4.  **Data Science (DS):**
    *   *Intersecting Discipline.* It is the discipline that intersects with all these sets (AI, ML, DL) but independently involves cleaning, analyzing, visualizing raw data, and converting insights into business decisions.




#### 1.2. PLATFORM: GOOGLE COLAB (Our Cloud Laboratory)

In this course, you do not need to install anything on your computer or look for licenses.

*   **What is it?** A Python-loaded notebook that runs in the browser and is hosted on Google servers.
*   **Why do we use it?** Even if your computer is slow, we can use Google's powerful processors (GPU/TPU) for free.
*   **File Structure:** `.ipynb` (Interactive Python Notebook). In this format, code blocks, text explanations, and graph outputs stand one under another.




---

#### 1.3. PYTHON: CRASH COURSE
*(Note: These are the fundamental bricks required to understand Machine Learning algorithms.)*

**A) Variables – Data Boxes**
In Python, there is no need to specify the variable type (int, float, etc.) from the beginning; Python understands the type based on what is put inside the box.



In [1]:
# Defining variables
x = 10           # Integer
y = 3.14         # Float
project = "Concrete"  # String (Text)
is_active = True # Boolean (Logical - 1/0)

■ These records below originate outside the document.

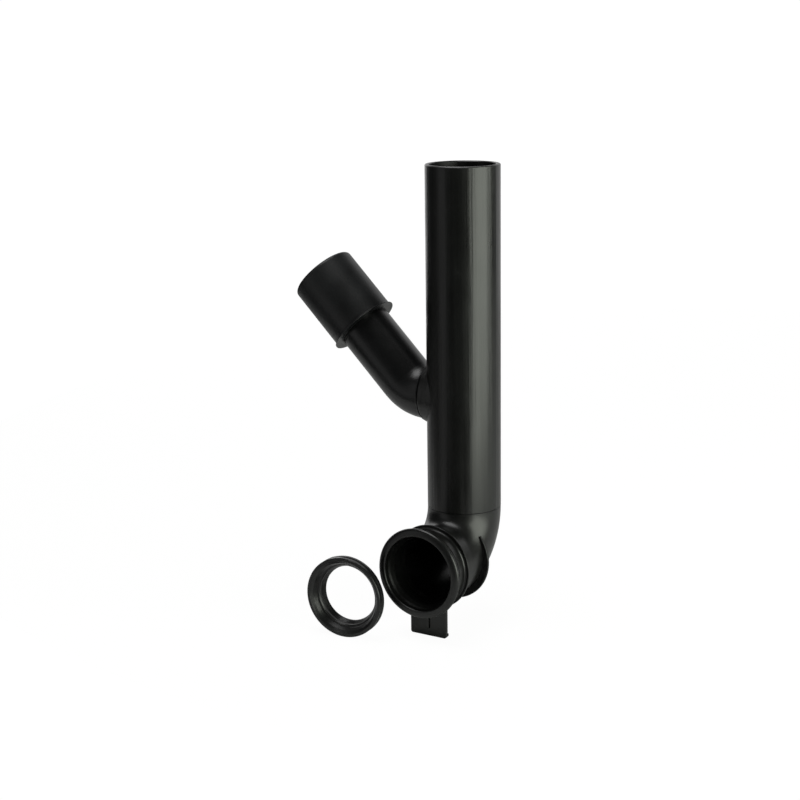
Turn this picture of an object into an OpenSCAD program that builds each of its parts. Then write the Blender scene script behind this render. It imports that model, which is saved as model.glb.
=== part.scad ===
/* [Pipe] */
// Outside diameter of the straight pipe
pipe_od = 56; // [50:0.5:63]
// Wall of the straight pipe and of the elbow
pipe_wall = 3; // [2.2:0.1:4]
// Height of the pipe's top rim above the outlet axis
pipe_top = 296; // [230:1:420]
// Small chamfer round the pipe's top rim
rim_chamfer = 0.6; // [0.2:0.1:1]
// Depth of the shallow groove left at the butt weld
weld_groove = 0.35; // [0.1:0.05:0.8]

/* [Elbow] */
// Bend radius of the elbow, on its centre line
elbow_radius = 36; // [33:1:60]
// Distance from the pipe's axis to the stiffening fin
fin_at = 19; // [12:0.5:26]
// Height of the fin above the elbow's own radius
fin_step = 4.6; // [2:0.1:9]
// Thickness of the stiffening fin
fin_t = 2; // [1:0.1:4]
// Height above the outlet axis where the fin stops
fin_stop = 19.6; // [10:0.1:26]

/* [Outlet socket] */
// Length of the outlet from the end of the bend to the mouth
outlet_l = 34.2; // [33:0.1:50]
// Height of the rolled rim at the mouth above the pipe's radius
bead_step = 6.5; // [5.5:0.1:9]
// Length over which the rim falls back to the neck
bead_l = 13; // [11:0.1:14]
// Width of the rim, from its outer edge to its inner edge
rim_w = 6.2; // [5:0.1:6.6]
// Rounding of the rim's inner edge
rim_round = 1.5; // [1:0.1:2]
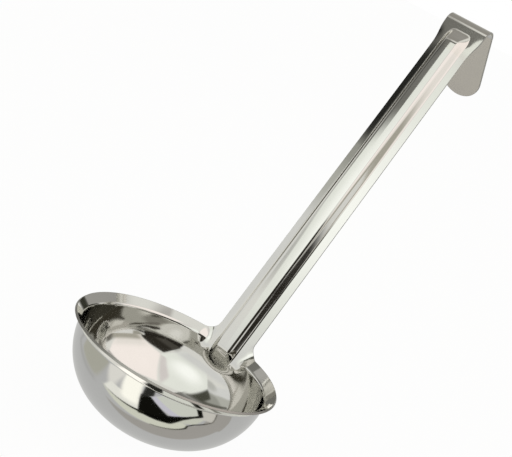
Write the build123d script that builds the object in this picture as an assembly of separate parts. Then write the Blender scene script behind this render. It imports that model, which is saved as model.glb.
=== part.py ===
"""One-piece soup ladle, pressed from one stainless sheet, split here at its formed zones.

Lengths are millimetres. While it is drawn, the bowl's axis is Z, the mouth lies in the plane z = 0 and
the handle leans away over the +Y side. At the end everything moves so that the origin is on the axis
of the hook's bend, the line that the ladle hangs from.
"""
import os
from math import atan2, cos, degrees, pi, radians, sin, sqrt, tan

from build123d import *

# The sheet that the whole ladle is pressed from
sheet = 1.0

# Bowl: measured on its outside, a round side that runs into a flatter round bottom.
# The side's radius is a share of the bowl's drop or radius, whichever is smaller, so it always fits.
# The lip folds outwards with a small radius on its outside, then flares straight.
bowl_radius = 39.95
bowl_drop = 32.8
bowl_side_share = 0.913
lip_height = 4.1
lip_fold_radius = 1.0
lip_flare_deg = 50.0

# Handle: its front reference plane leans back from the bowl's axis, and passes inside the lip's edge
handle_lean_deg = 22.1
handle_setback = 1.5
handle_length = 169.8
handle_half_width_low = 9.3
handle_half_width_high = 8.8
flange_slope_deg = 14.5

# Rib: the raised middle of the handle, towards the bowl
rib_flat_half = 2.3
rib_foot_half = 6.15
rib_height = 3.4
rib_crown = 0.3
crest_share = 0.45
foot_share = 0.25

# Neck: the zone where lip, bowl wall and handle run into each other
neck_top = 9.0
neck_fillet = 5.0
neck_drop = 13.0
neck_calm_share = 0.55
nose_start = 1.0
nose_length = 9.9
nose_squareness = 3.0

# Hook: the rib runs out, the strip lies flat, bends back and ends in a rounded tail
hook_half_width = 10.25
plate_length = 13.8
plate_rise = 0.3
rib_runout_start = 3.0
rib_runout_length = 8.6
hook_inner_radius = 4.0
hook_bend_deg = 123.0
tail_length = 35.6

# How finely the formed surfaces are described
point_count = 33
neck_point_count = 65
neck_section_count = 29
plate_section_count = 15
offset_rounds = 8
normal_step_share = 0.001

# One overrun for every cutting or trimming shape
overrun = 6.0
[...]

# A life-saving function to learn the type of data:
print(type(y))   # Output: <class 'float'>


<class 'float'>



**B) Lists – Data Warehouses**
In data science, we work not with a single value, but with thousands of rows of data. Lists are our first warehouses.



In [2]:
# Square brackets are used
grades = [40, 50, 90, 60]

# 1. ACCESS (Indexing) - ATTENTION: Counting starts from 0!
print(grades[0])   # First element (40)
print(grades[-1])  # The last element (60) - Practical method

# 2. SLICING - [Start : End]
# Rule: Start is inclusive, END IS NOT INCLUSIVE.
print(grades[0:2]) # Takes 0th and 1st indices -> [40, 50]

# 3. APPENDING
grades.append(100) # Adds 100 to the end of the list
print(grades)


40
60
[40, 50]
[40, 50, 90, 60, 100]



**C) Dictionaries – Labeled Data**
*(Important: Ancestor of the Pandas DataFrame structure)*
Lists keep data in order (0, 1, 2...). However, in data science, we want to call data by its name (e.g., "Age", "Price").



In [3]:
# Curly braces are used. {Key: Value}
sample = {
    "code": "N-101",
    "water_ratio": 0.45,
    "strength": 35.2
}

# Accessing data (Calling by name)
print(sample["strength"])  # Output: 35.2


35.2



**D) Logical Control (If / Else) – Decision Mechanisms**
We must teach the computer to ask questions to filter the data.



In [4]:
temperature = 25

if temperature > 30:
    print("Too hot for concrete pouring, use ice.")
elif temperature < 5:
    print("Risk of freezing, use heater.")
else:
    print("Environment is suitable.")


Environment is suitable.



**E) Loops – Automation**
We cannot check thousands of data points one by one by hand. Loops do this job.



In [5]:
data_points = [10, -5, 20, 0, 30]
clean_data = []

for data in data_points:
    # Let's take only positive (error-free) data
    if data > 0:
        square = data * data      # Perform operation
        clean_data.append(square) # Add to new list

print(clean_data) # Output: [100, 400, 900]


[100, 400, 900]



**F) Functions – Parts of the Machine**
*(Critical Section)* Machine learning models are essentially giant functions: They take an input, process it, and produce an output (prediction).



In [6]:
# Defining Function (Def)
def convert_unit(meter):
    centimeter = meter * 100
    return centimeter  # Throw the result out

# Using the Function
length = 2.5
result = convert_unit(length)

# f-string (Modern Formatting): Embedding variable into text
print(f"Converted value: {result} cm")


Converted value: 250.0 cm



**G) Libraries – Ready-Made Tools**
Python is like a "naked" smartphone. Libraries are the applications like "Instagram, WhatsApp" that we install on it. We do not reinvent the wheel; we use libraries.



In [7]:
import math
print(math.sqrt(16))  # Square root -> 4.0

# Giants we will see later:
# import pandas (For Excel tasks)
# import numpy (For Math tasks)


4.0